Short Attention Span Summary:
Irritum showcases a novel idea, taking concepts hinted at in games like Sanitarium and Juggernaut and applying them to a game based around suicide, but it transitions them into a game that’s technically unsatisfactory at best and mechanically flawed at worst. The basic concept is a fairly unique one, and the ideas at play here, between the angels with conflicting motivations and memories of your former life that you can collect, are interesting enough that you can see where an interesting game could have come from them. A puzzle-based plaformer isn’t a bad way to carry the concept, either; with the right aesthetics the idea has meat to it, and the concepts in play, with dimensional shifting, splitting your soul/personality and such to advance are good on their own merits.
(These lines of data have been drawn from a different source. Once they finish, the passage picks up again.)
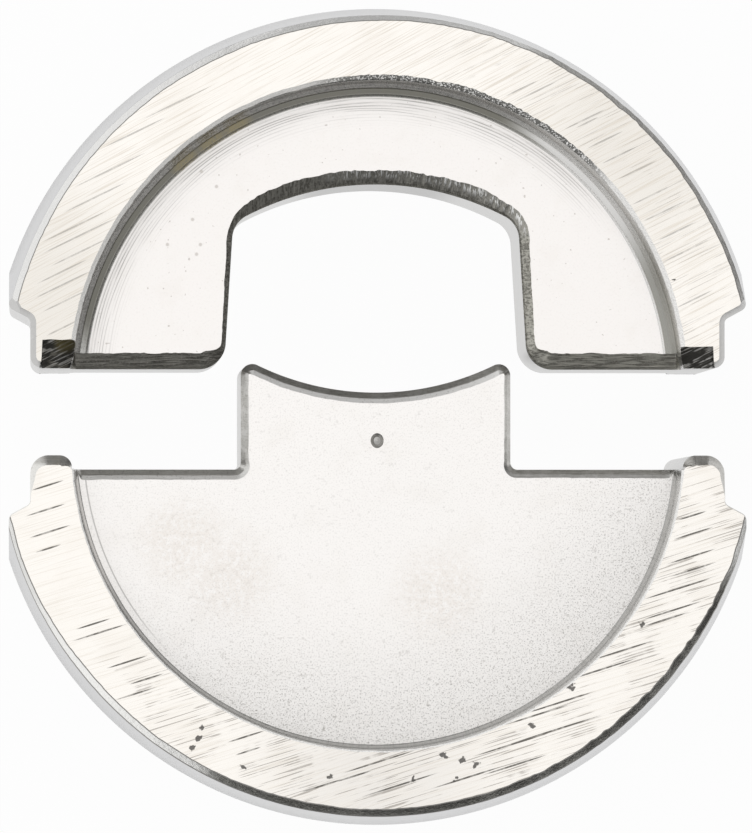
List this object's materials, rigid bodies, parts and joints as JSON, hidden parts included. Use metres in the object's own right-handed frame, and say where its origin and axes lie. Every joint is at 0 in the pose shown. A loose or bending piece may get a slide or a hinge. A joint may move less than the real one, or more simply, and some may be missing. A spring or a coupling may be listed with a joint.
{
  "type": "crimping die",
  "caption": "Pair of half-moon steel crimping dies, a nest half and a tongue half, that close on a connector in a compression tool.",
  "frame": {"origin": "under the middle of the pair as it lies on its back faces, with the gap of the picture between the halves", "axes": "+Z out of the front faces, along the dies' thickness; +Y the closing direction, from the lower half to the upper half; +X across the pair"},
  "size_m": [0.038, 0.0422, 0.015],
  "materials": {
    "plated_steel": "bright, ground rims and blasted webs"
  },
  "bodies": {
    "upper_half": {"upper_die_half": "plated_steel"},
    "lower_half": {"lower_die_half": "plated_steel"}
  },
  "joints": [
    {"name": "closing_stroke", "type": "slide", "parent": "upper_half", "child": "lower_half", "axis": [0, 1, 0], "range_m": [-0.0128, 0.00445]}
  ]
}
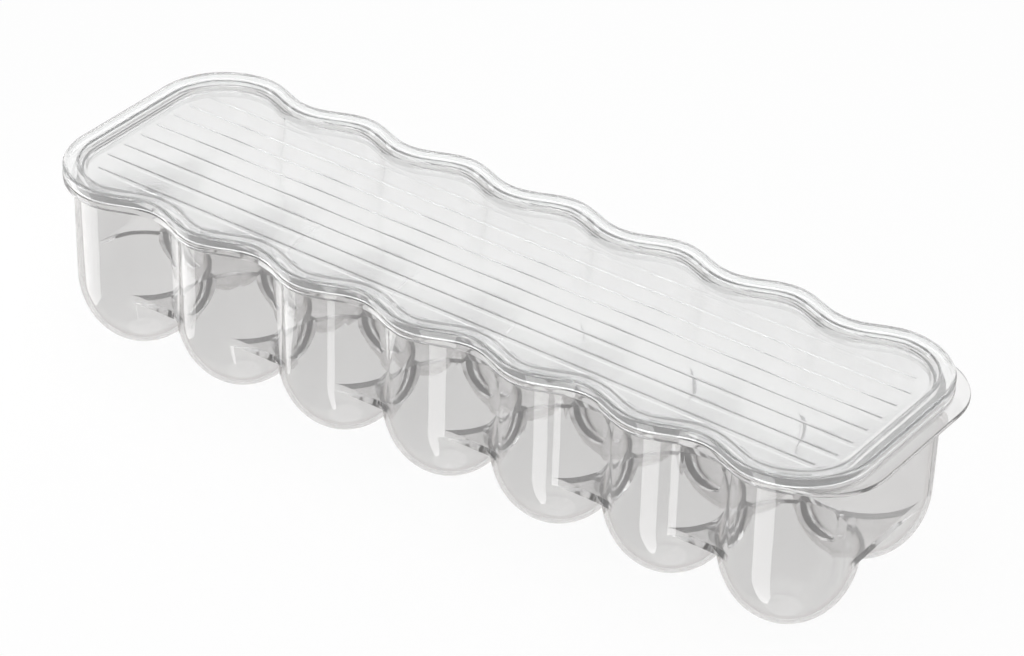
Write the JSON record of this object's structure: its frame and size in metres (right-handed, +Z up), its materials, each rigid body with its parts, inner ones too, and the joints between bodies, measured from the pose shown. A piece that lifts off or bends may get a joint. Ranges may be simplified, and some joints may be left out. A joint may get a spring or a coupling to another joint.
{
  "type": "egg storage box",
  "caption": "Clear wavy-sided egg storage box: a tray of round-bottomed egg cups in two rows with a finger lip, and a ribbed lift-off lid.",
  "frame": {"origin": "middle of the footprint, on the surface that the cup feet stand on", "axes": "+X along the rows towards the finger lip, +Y across the rows, +Z up"},
  "size_m": [0.3658, 0.1104, 0.0784],
  "materials": {
    "tray_plastic": "clear, polished, faint grey tint",
    "lid_plastic": "clear, polished, faint grey tint"
  },
  "bodies": {
    "tray": {"egg_tray": "tray_plastic"},
    "lid": {"lid": "lid_plastic"}
  },
  "joints": [
    {"name": "lid_lift", "type": "slide", "parent": "tray", "child": "lid", "axis": [0, 0, 1], "range_m": [0, 0.1]}
  ]
}
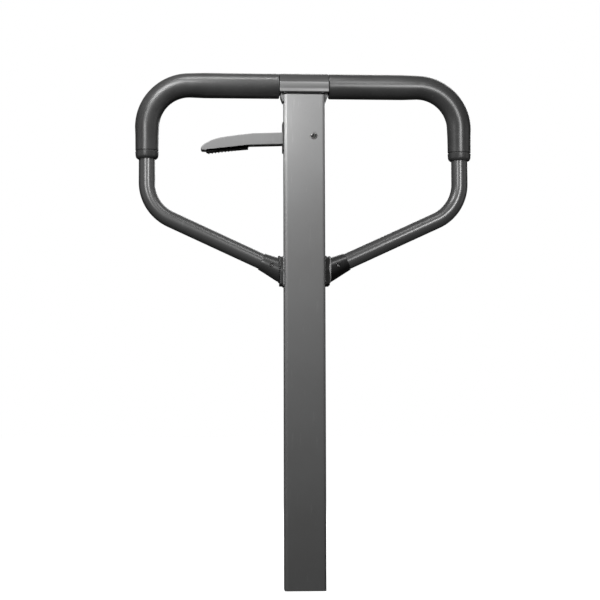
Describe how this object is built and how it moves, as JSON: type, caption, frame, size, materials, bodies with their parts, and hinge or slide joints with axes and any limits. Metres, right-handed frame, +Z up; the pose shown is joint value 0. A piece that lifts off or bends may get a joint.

Unfortunately, the visuals and audio are low quality and lacking in personality, between bland wireframe visuals against a repetitive backdrop, angelic NPC’s that look like spider-men, minimalist and repetitive music, muddy speech and bland audio effects, and the aesthetics of the game work against it from the start. Also, the gameplay is unfriendly, between asking too much of the player through the keyboard and mouse controls, difficulties recognizing the scroll wheel button and locking the mouse to the game window, a lack of gamepad support and compatibility issues with Joy2Key, all of which lead to frustrating gameplay and far more deaths than are acceptable. If patches are released that make the game more device and input friendly, Irritum might be an interesting game if one can accept its minimalist aesthetics, but as it is now, it’s frustrating at the best of times and can only be recommended to those with an unending well of patience.